[Items listed in a dataset]
* begin *

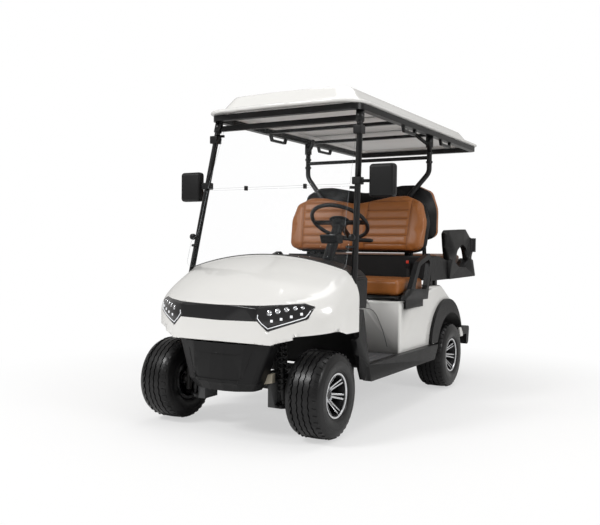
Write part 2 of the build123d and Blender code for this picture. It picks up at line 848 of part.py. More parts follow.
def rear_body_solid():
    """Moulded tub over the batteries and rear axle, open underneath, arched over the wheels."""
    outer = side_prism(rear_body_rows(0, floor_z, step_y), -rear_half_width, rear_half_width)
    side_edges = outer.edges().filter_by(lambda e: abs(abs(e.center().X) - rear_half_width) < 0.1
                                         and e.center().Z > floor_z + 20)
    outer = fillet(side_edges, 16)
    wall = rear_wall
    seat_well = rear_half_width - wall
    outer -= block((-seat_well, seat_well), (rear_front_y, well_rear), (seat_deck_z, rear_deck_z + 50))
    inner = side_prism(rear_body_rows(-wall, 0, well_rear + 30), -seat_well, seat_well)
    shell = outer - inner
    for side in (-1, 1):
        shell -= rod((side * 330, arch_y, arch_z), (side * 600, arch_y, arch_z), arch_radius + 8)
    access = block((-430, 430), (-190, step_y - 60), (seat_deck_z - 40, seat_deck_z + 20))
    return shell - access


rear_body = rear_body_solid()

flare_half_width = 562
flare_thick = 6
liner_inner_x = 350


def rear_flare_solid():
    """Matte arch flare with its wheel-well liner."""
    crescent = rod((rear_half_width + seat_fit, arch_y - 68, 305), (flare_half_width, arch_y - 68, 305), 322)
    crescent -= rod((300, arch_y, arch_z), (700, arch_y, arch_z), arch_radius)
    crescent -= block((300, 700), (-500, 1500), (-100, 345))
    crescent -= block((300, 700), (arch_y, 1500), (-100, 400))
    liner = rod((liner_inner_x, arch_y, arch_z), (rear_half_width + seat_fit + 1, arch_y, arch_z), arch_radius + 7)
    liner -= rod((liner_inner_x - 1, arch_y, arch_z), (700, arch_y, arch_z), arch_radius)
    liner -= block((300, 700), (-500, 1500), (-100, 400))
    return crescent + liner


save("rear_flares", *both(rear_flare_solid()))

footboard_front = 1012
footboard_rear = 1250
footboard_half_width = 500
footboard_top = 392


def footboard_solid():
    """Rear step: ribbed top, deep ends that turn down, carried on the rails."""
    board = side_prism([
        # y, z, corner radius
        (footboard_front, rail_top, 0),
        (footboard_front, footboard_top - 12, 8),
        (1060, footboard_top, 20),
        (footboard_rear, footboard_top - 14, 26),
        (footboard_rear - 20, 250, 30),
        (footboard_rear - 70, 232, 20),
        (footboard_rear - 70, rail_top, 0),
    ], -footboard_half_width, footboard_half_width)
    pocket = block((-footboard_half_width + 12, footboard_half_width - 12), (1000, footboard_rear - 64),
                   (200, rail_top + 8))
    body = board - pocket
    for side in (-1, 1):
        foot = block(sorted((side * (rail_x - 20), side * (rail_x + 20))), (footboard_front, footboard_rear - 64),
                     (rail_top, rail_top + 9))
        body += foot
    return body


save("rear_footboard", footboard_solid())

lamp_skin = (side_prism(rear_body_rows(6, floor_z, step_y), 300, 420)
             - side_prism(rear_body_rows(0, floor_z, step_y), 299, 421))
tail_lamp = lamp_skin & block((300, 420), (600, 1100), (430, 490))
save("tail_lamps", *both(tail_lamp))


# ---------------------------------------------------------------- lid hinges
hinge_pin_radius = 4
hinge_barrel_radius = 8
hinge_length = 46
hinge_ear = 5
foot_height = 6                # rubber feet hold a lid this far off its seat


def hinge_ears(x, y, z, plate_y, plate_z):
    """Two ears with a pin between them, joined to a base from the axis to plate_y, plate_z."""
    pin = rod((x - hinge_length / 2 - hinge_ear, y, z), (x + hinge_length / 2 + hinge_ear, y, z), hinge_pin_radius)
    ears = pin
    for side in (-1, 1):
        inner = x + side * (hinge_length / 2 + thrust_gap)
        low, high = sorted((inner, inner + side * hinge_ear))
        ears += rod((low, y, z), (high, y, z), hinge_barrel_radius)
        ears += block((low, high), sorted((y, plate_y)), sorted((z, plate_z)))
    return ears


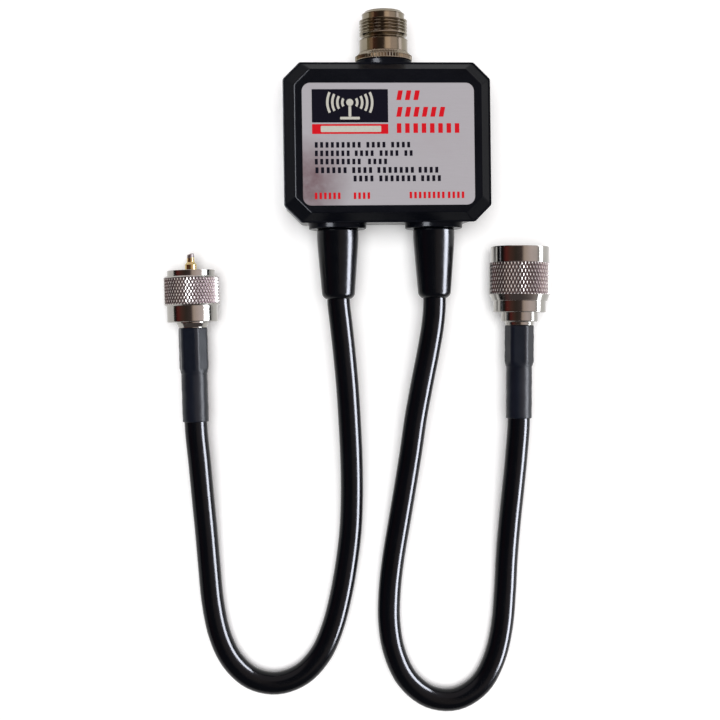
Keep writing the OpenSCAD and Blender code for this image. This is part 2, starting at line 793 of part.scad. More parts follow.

* end *

Set the lines down exactly, from the first line of the records to the line where "liner_inner_x = 350" appears, with both ends kept.

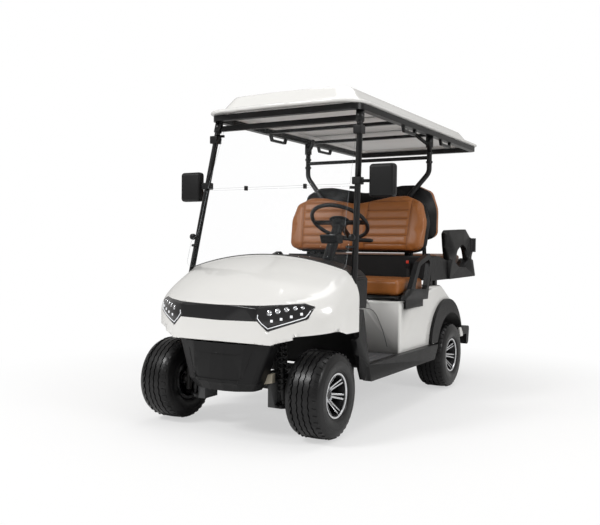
Write part 2 of the build123d and Blender code for this picture. It picks up at line 848 of part.py. More parts follow.
def rear_body_solid():
    """Moulded tub over the batteries and rear axle, open underneath, arched over the wheels."""
    outer = side_prism(rear_body_rows(0, floor_z, step_y), -rear_half_width, rear_half_width)
    side_edges = outer.edges().filter_by(lambda e: abs(abs(e.center().X) - rear_half_width) < 0.1
                                         and e.center().Z > floor_z + 20)
    outer = fillet(side_edges, 16)
    wall = rear_wall
    seat_well = rear_half_width - wall
    outer -= block((-seat_well, seat_well), (rear_front_y, well_rear), (seat_deck_z, rear_deck_z + 50))
    inner = side_prism(rear_body_rows(-wall, 0, well_rear + 30), -seat_well, seat_well)
    shell = outer - inner
    for side in (-1, 1):
        shell -= rod((side * 330, arch_y, arch_z), (side * 600, arch_y, arch_z), arch_radius + 8)
    access = block((-430, 430), (-190, step_y - 60), (seat_deck_z - 40, seat_deck_z + 20))
    return shell - access


rear_body = rear_body_solid()

flare_half_width = 562
flare_thick = 6
liner_inner_x = 350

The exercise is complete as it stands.